Short problem ▸
Extract the listing below in full, unchanged.
** start Collected data **
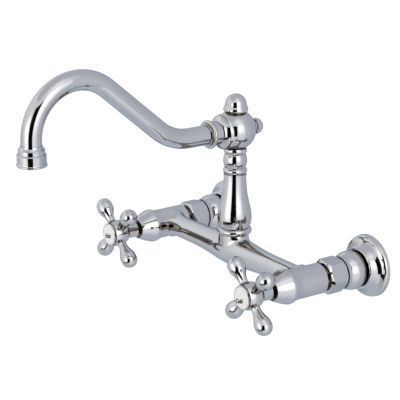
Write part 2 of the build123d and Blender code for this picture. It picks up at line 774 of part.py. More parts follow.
# One arm of the cross along X: a slim waist that swells into a ball
def handleArm():
    ballEnd = ARM_BALL_CENTRE + ARM_BALL_R
    halfway = ARM_BALL_R * sin(radians(45))
    growing = ARM_WAIST_AT + ARM_SWELL_AT * (ARM_BALL_CENTRE - ARM_WAIST_AT)
    growingR = ARM_WAIST_R + ARM_SWELL_RISE * (ARM_BALL_R - ARM_WAIST_R)
    waist = Spline(
        (ARM_ROOT_AT, ARM_ROOT_R),
        (ARM_WAIST_AT, ARM_WAIST_R),
        (growing, growingR),
        (ARM_BALL_CENTRE, ARM_BALL_R),
        tangents=[(1, -ARM_ROOT_SLOPE), (1, 0)],
    )
    ball = ThreePointArc((ARM_BALL_CENTRE, ARM_BALL_R), (ARM_BALL_CENTRE + halfway, halfway), (ballEnd, 0))
    back = Polyline((ballEnd, 0), (0, 0), (0, ARM_ROOT_R), (ARM_ROOT_AT, ARM_ROOT_R))
    return revolve(make_face(waist.edges() + ball.edges() + back.edges()), Axis.X)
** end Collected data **
Result for this exercise ▸
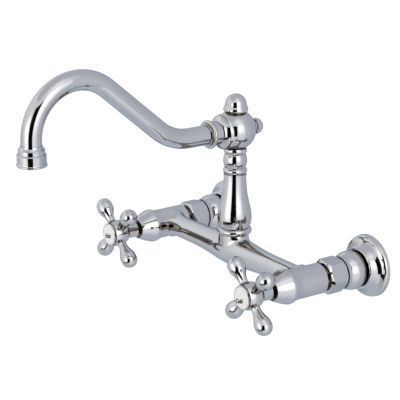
Write part 2 of the build123d and Blender code for this picture. It picks up at line 774 of part.py. More parts follow.
# One arm of the cross along X: a slim waist that swells into a ball
def handleArm():
    ballEnd = ARM_BALL_CENTRE + ARM_BALL_R
    halfway = ARM_BALL_R * sin(radians(45))
    growing = ARM_WAIST_AT + ARM_SWELL_AT * (ARM_BALL_CENTRE - ARM_WAIST_AT)
    growingR = ARM_WAIST_R + ARM_SWELL_RISE * (ARM_BALL_R - ARM_WAIST_R)
    waist = Spline(
        (ARM_ROOT_AT, ARM_ROOT_R),
        (ARM_WAIST_AT, ARM_WAIST_R),
        (growing, growingR),
        (ARM_BALL_CENTRE, ARM_BALL_R),
        tangents=[(1, -ARM_ROOT_SLOPE), (1, 0)],
    )
    ball = ThreePointArc((ARM_BALL_CENTRE, ARM_BALL_R), (ARM_BALL_CENTRE + halfway, halfway), (ballEnd, 0))
    back = Polyline((ballEnd, 0), (0, 0), (0, ARM_ROOT_R), (ARM_ROOT_AT, ARM_ROOT_R))
    return revolve(make_face(waist.edges() + ball.edges() + back.edges()), Axis.X)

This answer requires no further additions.